The Perth plant discharges concentrate into Cockburn Sound, a confined body of water. If ever there was likely to be a problem with brine discharge impacting the marine environment, it is here.
The environmental regulator recognized this, and it has been one of the most-monitored desalination plant outfalls in the world. It has been operating at full flow (at about 70 percent of the size of a desalination plant under construction in Carlsbad) for eight years with no environmental harm.
In addition, the Perth plant (like all the big Australian desal plants) has its energy consumption entirely offset by renewable energy. It is thanks to desalinated water that Perth will be able to continue to function sustainably in the long term. Indeed, it is a most livable city with extensive parks and gardens.

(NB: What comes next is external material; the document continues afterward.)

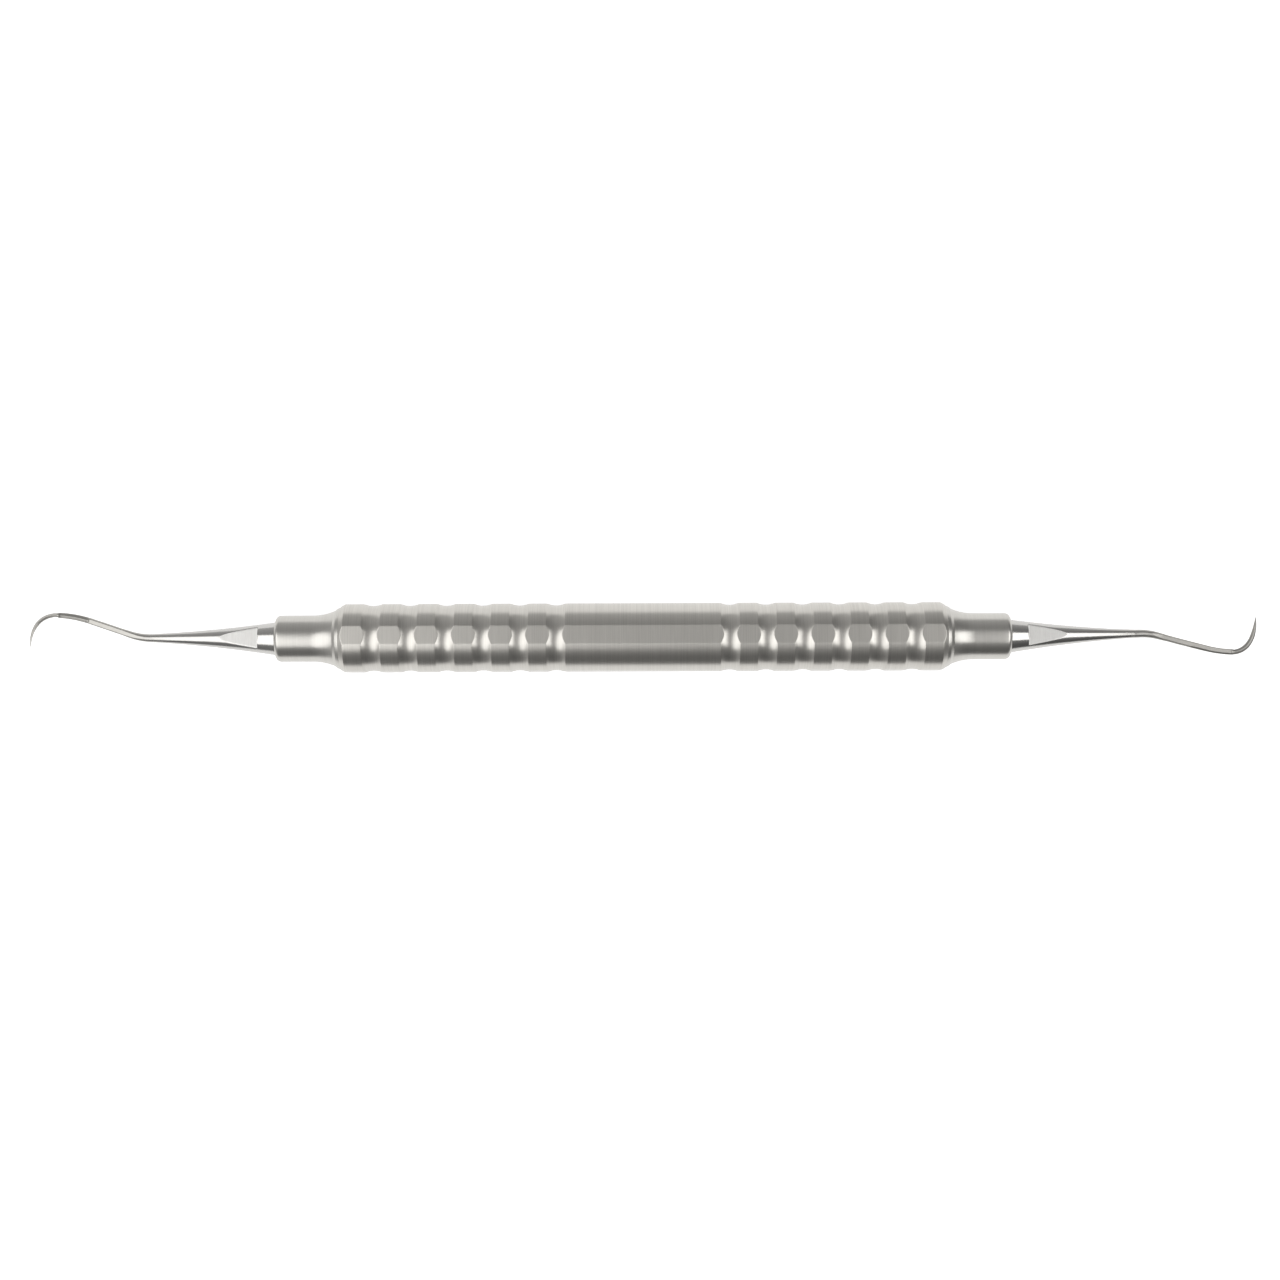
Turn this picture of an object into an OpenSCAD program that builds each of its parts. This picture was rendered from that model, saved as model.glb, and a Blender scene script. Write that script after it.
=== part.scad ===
// Double-ended hand scaler: a hollow turned steel grip, a turned nose closing
// each end of it, and a hooked working tip pressed into each nose.
// +X runs along the instrument, Z is up and Z = 0 is the grip's lower flat.

/* [Grip] */
// Diameter of the round grip
grip_d = 10; // [9.6:0.1:11]
// Half the length of the grip tube
grip_half_length = 43.3; // [43.2:0.1:50]
// Diameter of the bore that makes the grip hollow
bore_d = 8; // [7:0.1:8.4]
// Width of each of the four flats along the grip
flat_width = 2.64; // [1:0.02:3]
// Length of the chamfer at each end of the grip
end_chamfer = 0.7; // [0.3:0.05:1]
// Radius lost over that chamfer
end_chamfer_drop = 0.4; // [0.2:0.05:0.6]

/* [Grooves] */
// Number of finger grooves on each half of the grip
grooves_per_side = 6; // [1:1:6]
// Distance from the middle to the first groove's centre
groove_first = 12.4; // [6:0.1:12.5]
// Distance between the centres of neighbouring grooves
groove_pitch = 5.25; // [3.5:0.05:5.3]
// Depth of each groove in the round surface
groove_depth = 0.33; // [0.1:0.01:0.4]
// Radius of the form tool that turned the grooves
groove_tool_r = 2.9; // [2:0.1:4]

/* [Noses] */
// Diameter of the straight neck behind the tip
neck_d = 6.66; // [6.4:0.02:7]
// Length from the end of the grip tube to the nose's end face
nose_length = 9.35; // [8:0.05:12]
// Length of the sloping shoulder that meets the grip tube
shoulder_length = 0.5; // [0.2:0.05:1.2]
// Radius lost over the shoulder
shoulder_drop = 0.21; // [0.1:0.01:0.5]
// Length of the steep band after the shoulder
band_length = 0.42; // [0.3:0.02:1]
// Radius lost over the steep band
band_drop = 0.32; // [0.2:0.01:0.7]
// Length of the hollow-ground flare between the steep band and the neck
flare_length = 3.18; // [2:0.02:4]
// Radius of the rounded edge at the nose's end
nose_edge_r = 0.7; // [0.3:0.05:0.8]
// Length of the spigot inside the grip tube
spigot_length = 8; // [4:0.5:12]

/* [Tips] */
// Diameter of the tang inside the nose
tang_d = 3; // [2:0.1:3.4]
// Length of the tang inside the nose
tang_length = 10; // [6:0.5:12]
// Diameter of the cone where it leaves the nose
cone_d = 4.8; // [4.4:0.02:4.8]
// Length of the cone from the nose's end face to the start of the wire
cone_length = 17.95; // [15:0.05:18]
// Distance across the two milled flats on the cone
flats_across = 2.76; // [2.4:0.02:3]
// Distance from the nose's end face to the shoulder of those flats
flats_start = 2.5; // [2:0.1:3]
// Diameter of the wire where the shank begins to bend
wire_d = 1.18; // [1.1:0.02:1.3]
// How far the left tip leans out of line with the grip, in degrees
left_lean = 0.5; // [0:0.1:1.5]
// How far the right tip leans out of line with the grip, in degrees
right_lean = 0.9; // [0:0.1:1.5]

/* [Hidden] */
$fn = 96;
grip_r = grip_d / 2;
// The flats lie this far from the axis, which is also the axis's height
flat_distance = sqrt(pow(grip_r, 2) - pow(flat_width / 2, 2));
shoulder_r = grip_r - end_chamfer_drop - 0.07;
neck_r = neck_d / 2;
nose_face_x = grip_half_length + nose_length;
// Radial gap between each pressed-in piece and its bore
fit_gap = 0.01;
// The collar at the root of the cone sits in a counterbore this deep
collar_seat = 0.8;
cone_r = cone_d / 2;
wire_r = wire_d / 2;
wire_x = nose_face_x + cone_length;
// Slope of the cone's outline where it runs into the wire
cone_end_slope = 0.052;
satin_steel = "#b4b1ab";
polished_steel = "#c9c9c6";

// Bends of each tip from the end of its cone outwards, as
// [length along the wire, turn in degrees], and the length of its blade.
LEFT_BENDS = [
    [3.2, 18.3], [5.8, 0], [2.6, -8], [2.4, -8],
    [1.6, -23], [1.9, -35], [2.3, -29], [1.2, -9]
];
LEFT_BLADE = 6.9;
RIGHT_BENDS = [
    [0.9, 0], [2.5, -16.6], [7.3, 1.6], [3.4, 11.5], [1.1, 20],
    [1.7, 33], [1.5, 20], [2.8, 17]
];
RIGHT_BLADE = 6.7;

// Half sizes of the wire and of each blade at a distance past the start of the
// blade: depths in the plane of the bends, widths across it.
WIRE_DEPTH = [[-14, 0.585], [-12, 0.53], [-9.5, 0.455], [-5, 0.445], [-2, 0.41]];
LEFT_DEPTH = [[-0.3, 0.38], [0.1, 0.31], [2, 0.33], [3.5, 0.3], [5.3, 0.18], [6.6, 0.06]];
RIGHT_DEPTH = [[-0.3, 0.41], [0.1, 0.4], [2, 0.41], [4, 0.36], [5.3, 0.25], [6.4, 0.07]];
HALF_WIDTH = [
    [-14, 0.585], [-12, 0.53], [-9.5, 0.49], [-5, 0.47], [0, 0.44],
    [3.5, 0.33], [5.3, 0.2], [6.6, 0.06]
];
// How far the blade's inner side is ground flat: 1 is a round section
FACE = [[-0.3, 1], [0.1, 0.75]];
// How much narrower the blade's back is than its inner side
BACK_TAPER = [[-0.3, 0], [0.1, 0.3]];
steps_per_bend = 5;
section_sides = 16;

// Stations along a bent wire, each as [position, heading, distance].
function wire_path(bends) = [
    for (
        i = 0, p = [0, 0], h = 0, s = 0;
        i <= len(bends) * steps_per_bend;
        p = p + step_length(bends, i) * direction(h + step_turn(bends, i) / 2),
        s = s + step_length(bends, i),
        h = h + step_turn(bends, i),
        i = i + 1
    ) [p, h, s]
];
function bend_of(bends, i) = bends[min(floor(i / steps_per_bend), len(bends) - 1)];
function step_length(bends, i) = bend_of(bends, i)[0] / steps_per_bend;
function step_turn(bends, i) = bend_of(bends, i)[1] / steps_per_bend;
function direction(angle) = [cos(angle), sin(angle)];

// One ring of the wire's surface. Inner is 1 when the hook curls to its left
// and -1 when it curls to its right, so the flat face is inside the hook.
function wire_ring(station, past_start, inner, depths) = [
    for (k = [0 : section_sides - 1])
        let (
            angle = 360 * k / section_sides,
            toward = inner * cos(angle),
            depth = lookup(past_start, depths) * min(toward, lookup(past_start, FACE)),
            narrowing = 1 + lookup(past_start, BACK_TAPER) * (toward - 1) / 2,
            across = lookup(past_start, HALF_WIDTH) * narrowing * sin(angle),
            middle = station[0] + inner * depth * direction(station[1] + 90)
        )
        [middle[0], middle[1], across]
];

// The bent wire and blade, from a little inside the cone to the sharp point.
module bent_wire(bends, blade_length, blade_depths) {
    path = wire_path(bends);
    last = len(path) - 1;
    blade_start = path[last][2] - blade_length;
    inner = sign(bends[len(bends) - 1][1]);
    depths = concat(WIRE_DEPTH, blade_depths);
    root = [[-0.6, 0], 0, 0];
    stations = concat([root], [for (i = [0 : last - 1]) path[i]]);
    rings = [for (st = stations) wire_ring(st, st[2] - blade_start, inner, depths)];
    point = [path[last][0][0], path[last][0][1], 0];
    n = section_sides;
    end_ring = (len(rings) - 1) * n;
    sides = [
        for (r = [0 : len(rings) - 2], k = [0 : n - 1])
            for (upper = [false, true])
                upper
                    ? [r * n + (k + 1) % n, (r + 1) * n + k, (r + 1) * n + (k + 1) % n]
                    : [r * n + k, (r + 1) * n + k, r * n + (k + 1) % n]
    ];
    root_cap = [[for (k = [0 : n - 1]) k]];
    point_fan = [for (k = [0 : n - 1]) [end_ring + k, end_ring + n, end_ring + (k + 1) % n]];
    polyhedron(
        concat([for (ring = rings, p = ring) p], [point]),
        concat(sides, root_cap, point_fan)
    );
}

// Points of a circular arc about a centre.
function arc(centre, r, from, to, steps) = [
    for (i = [0 : steps]) centre + r * direction(from + (to - from) * i / steps)
];

// Turns a half outline, given as [distance along X, radius], about the X axis.
module turned(outline) {
    rotate([0, 90, 0]) rotate_extrude() polygon([for (p = outline) [p[1], p[0]]]);
}

// A rod along +X from one end to the other.
module rod(from, to, r) {
    translate([from, 0, 0]) rotate([0, 90, 0]) cylinder(h = to - from, r = r);
}

// A finger groove: the ring swept by the round form tool.
module groove_cut(x) {
    tool_r = groove_tool_r;
    translate([x, 0, 0]) rotate([0, 90, 0]) rotate_extrude()
        translate([grip_r + tool_r - groove_depth, 0]) circle(r = tool_r);
}

// Turns a tip, or its hole, about Z at the middle of the nose's end face.
module leaning(lean) {
    translate([nose_face_x, 0, 0]) rotate([0, 0, lean]) translate([-nose_face_x, 0, 0]) children();
}

module at_axis() {
    translate([0, 0, flat_distance]) children();
}

// The grip: a round tube with four flats, finger grooves and chamfered ends.
module grip_tube() {
    end_r = grip_r - end_chamfer_drop;
    round_end = grip_half_length - end_chamfer;
    color(satin_steel) at_axis() difference() {
        intersection() {
            turned([
                [-grip_half_length, 0], [-grip_half_length, end_r], [-round_end, grip_r],
                [round_end, grip_r], [grip_half_length, end_r], [grip_half_length, 0]
            ]);
            cube([2 * grip_half_length + 2, 2 * flat_distance, 2 * flat_distance], center = true);
        }
        for (side = [-1, 1], k = [0 : grooves_per_side - 1])
            groove_cut(side * (groove_first + k * groove_pitch));
        rod(-grip_half_length - 1, grip_half_length + 1, bore_d / 2);
    }
}

// A nose for the +X end: spigot, shoulder, steep band, flare and neck. Its
// hole leans with the tip.
module nose(lean) {
    spigot_r = bore_d / 2 - fit_gap;
    band_x = grip_half_length + shoulder_length;
    flare_x = band_x + band_length;
    flare_top_r = shoulder_r - shoulder_drop - band_drop;
    flare_drop = flare_top_r - neck_r;
    // The flare's arc meets the neck square to its radius
    flare_r = (pow(flare_length, 2) + pow(flare_drop, 2)) / (2 * flare_drop);
    flare_sweep = asin(flare_length / flare_r);
    flare_centre = [flare_x + flare_length, neck_r + flare_r];
    edge_centre = [nose_face_x - nose_edge_r, neck_r - nose_edge_r];
    tang_bottom = nose_face_x - collar_seat - tang_length - 0.3;
    color(satin_steel) at_axis() difference() {
        turned(concat(
            [
                [grip_half_length - spigot_length, 0],
                [grip_half_length - spigot_length, spigot_r],
                [grip_half_length, spigot_r],
                [grip_half_length, shoulder_r],
                [band_x, shoulder_r - shoulder_drop]
            ],
            arc(flare_centre, flare_r, 270 - flare_sweep, 270, 10),
            arc(edge_centre, nose_edge_r, 90, 0, 6),
            [[nose_face_x, 0]]
        ));
        leaning(lean) rod(tang_bottom, nose_face_x + 1, tang_d / 2 + fit_gap);
        leaning(lean) rod(nose_face_x - collar_seat, nose_face_x + 1, cone_r + 2 * fit_gap);
    }
}
module nose_right() {
    nose(right_lean);
}
module nose_left() {
    mirror([1, 0, 0]) nose(left_lean);
}

// A tip for the +X end: tang, collar, cone with two milled flats, then the
// bent wire that ends in the blade.
module tip(bends, blade_length, blade_depths, lean) {
    collar_x = nose_face_x - collar_seat;
    run = cone_length;
    // The cone's outline is a slack arc: it steepens steadily from wire to root
    curve = (cone_r - wire_r - cone_end_slope * run) / pow(run, 2);
    cone_steps = 12;
    color(polished_steel) at_axis() leaning(lean) union() {
        difference() {
            turned(concat(
                [
                    [collar_x - tang_length, 0],
                    [collar_x - tang_length, tang_d / 2],
                    [collar_x, tang_d / 2],
                    [collar_x, cone_r]
                ],
                [for (i = [0 : cone_steps])
                    let (d = run * (1 - i / cone_steps))
                    [wire_x - d, wire_r + cone_end_slope * d + curve * pow(d, 2)]
                ],
                [[wire_x, 0]]
            ));
            for (side = [-1, 1])
                translate([nose_face_x + flats_start + run / 2, 0, side * (flats_across / 2 + 1)])
                    cube([run, 2 * cone_d, 2], center = true);
        }
        translate([wire_x, 0, 0]) bent_wire(bends, blade_length, blade_depths);
    }
}
module tip_right() {
    tip(RIGHT_BENDS, RIGHT_BLADE, RIGHT_DEPTH, right_lean);
}
module tip_left() {
    mirror([1, 0, 0]) tip(LEFT_BENDS, LEFT_BLADE, LEFT_DEPTH, left_lean);
}

grip_tube();
nose_left();
nose_right();
tip_left();
tip_right();
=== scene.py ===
"""Looks of a double-ended hand scaler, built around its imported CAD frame.

The five CAD nodes are replaced by finer meshes of the same sizes, with softened edges and
turned, polished and milled steel. Lengths in this file are in millimetres until they are
written to a mesh, in the CAD frame: +X along the grip, Z up, Z = 0 on the lower flat.
"""
import math

import bpy
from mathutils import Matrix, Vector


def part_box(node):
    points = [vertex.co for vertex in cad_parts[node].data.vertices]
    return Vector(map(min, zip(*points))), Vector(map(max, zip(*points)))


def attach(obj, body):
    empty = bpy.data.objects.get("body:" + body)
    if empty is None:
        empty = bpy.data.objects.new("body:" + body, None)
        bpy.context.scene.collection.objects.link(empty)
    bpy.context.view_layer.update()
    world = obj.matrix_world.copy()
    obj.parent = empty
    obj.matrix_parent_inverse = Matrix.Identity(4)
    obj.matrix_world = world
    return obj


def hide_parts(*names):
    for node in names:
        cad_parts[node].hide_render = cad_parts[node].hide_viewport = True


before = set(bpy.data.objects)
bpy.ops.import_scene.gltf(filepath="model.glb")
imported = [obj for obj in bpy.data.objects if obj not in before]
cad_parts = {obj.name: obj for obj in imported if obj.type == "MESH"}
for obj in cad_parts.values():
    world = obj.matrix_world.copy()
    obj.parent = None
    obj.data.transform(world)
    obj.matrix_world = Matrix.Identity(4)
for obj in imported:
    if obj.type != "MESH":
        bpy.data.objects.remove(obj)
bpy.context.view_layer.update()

MM = 0.001

# ---------------------------------------------------------------- sizes from the frame
grip_low, grip_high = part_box("grip_tube")
nose_low, nose_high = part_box("nose_right")
GRIP_END = grip_high[0] / MM              # half the grip tube's length
AXIS_Z = (grip_low[2] + grip_high[2]) / 2 / MM
FLAT = (grip_high[2] - grip_low[2]) / 2 / MM   # distance of a flat from the axis
NOSE_FACE = nose_high[0] / MM             # end face of a nose
SPIGOT_END = nose_low[0] / MM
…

In the eastern states, the drought broke in 2010. Critics of desalination with short memories have been vocal. However, the desalination plants will be operating for at least 50 years, during which time there will inevitably be more droughts, growing demand and, possibly, a drier and hotter climate. Taking a long-term perspective, most people are reassured by the knowledge that they will always have water security, whatever the weather. The cost per household for this insurance against future water restrictions is relatively modest.
California has some of the most fertile agricultural land on the planet, and it serves as an economic boon for the state. The provision of affordable alternative sources of urban water such as desalination ensures that inland regions and agriculture can have a more secure supply.
Coming from Australia, it is a privilege to visit California, which is renowned as the birthplace of reverse osmosis desalination technology in the 1950s and 1960s. It is surprising to me that there are not many more desalination plants in California.
One of the important lessons we learned in Australia is the importance of developing a portfolio of water sources, with some of them being independent of weather and climate. So it is not a matter of having to choose between seawater desalination and water recycling, water conservation and stormwater reuse or economic instruments – it is wise to consider all of them.
California should realize that investing now in secure sources of water like seawater desalination can enable rapid and affordable solutions without adverse environmental impact. Such supplies are always available in times of drought and scarcity and will ensure that generations of coastal-dwelling Californians will enjoy a lifestyle that can rely on a secure water supply.
Neil Palmer is CEO of Australia’s National Centre of Excellence in Desalination.